SP also takes into account a so-called sustainability factor: how much time a sovereign has available to it before its hydrocarbon revenues are significantly diminished, absent any further oil and gas discoveries or changes to current production levels. SP estimates the number of years at which proven reserves would be depleted if production were to continue at current levels. This allows SP to gauge the urgency of economic diversification or a change in government policy to maintain the existing social contract.
Based on each of these four variables,SP ranked the six GCC sovereigns on a scale of one to six, one being the weakest.
It then took a simple average of the four rankings to indicate the overall vulnerability of each sovereign to the hydrocarbon sector.

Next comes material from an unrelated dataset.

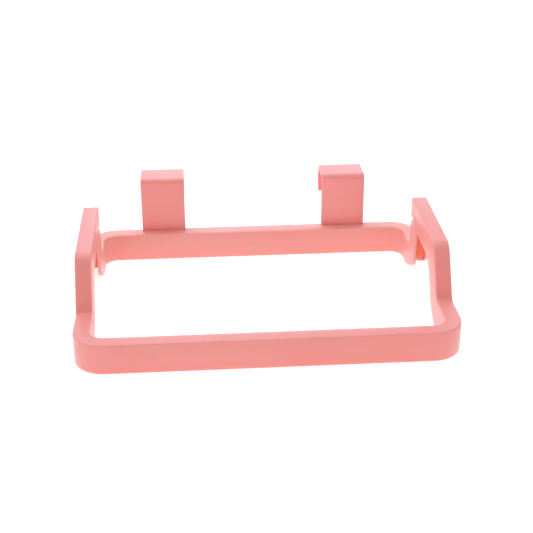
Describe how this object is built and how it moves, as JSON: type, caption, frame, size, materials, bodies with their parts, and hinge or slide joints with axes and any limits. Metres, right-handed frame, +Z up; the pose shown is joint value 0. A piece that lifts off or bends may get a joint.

Our analysis defines hydrocarbons as both oil and gas.
SP converted production of gas into barrels of oil equivalent (boe) where necessary to estimate overall reserves and production.
SP acknowledged that this analysis does not take into account potential upcoming changes in oil and gas reserves, production, non-oil GDP growth, or fiscal policy.
SP used a single source — the 2014 BP Statistical Review of World Energy — for data on hydrocarbon production and proven reserves in order to provide some consistency of measurement. In addition, we note that measures, particularly with regard to reserves, can vary depending on the data source.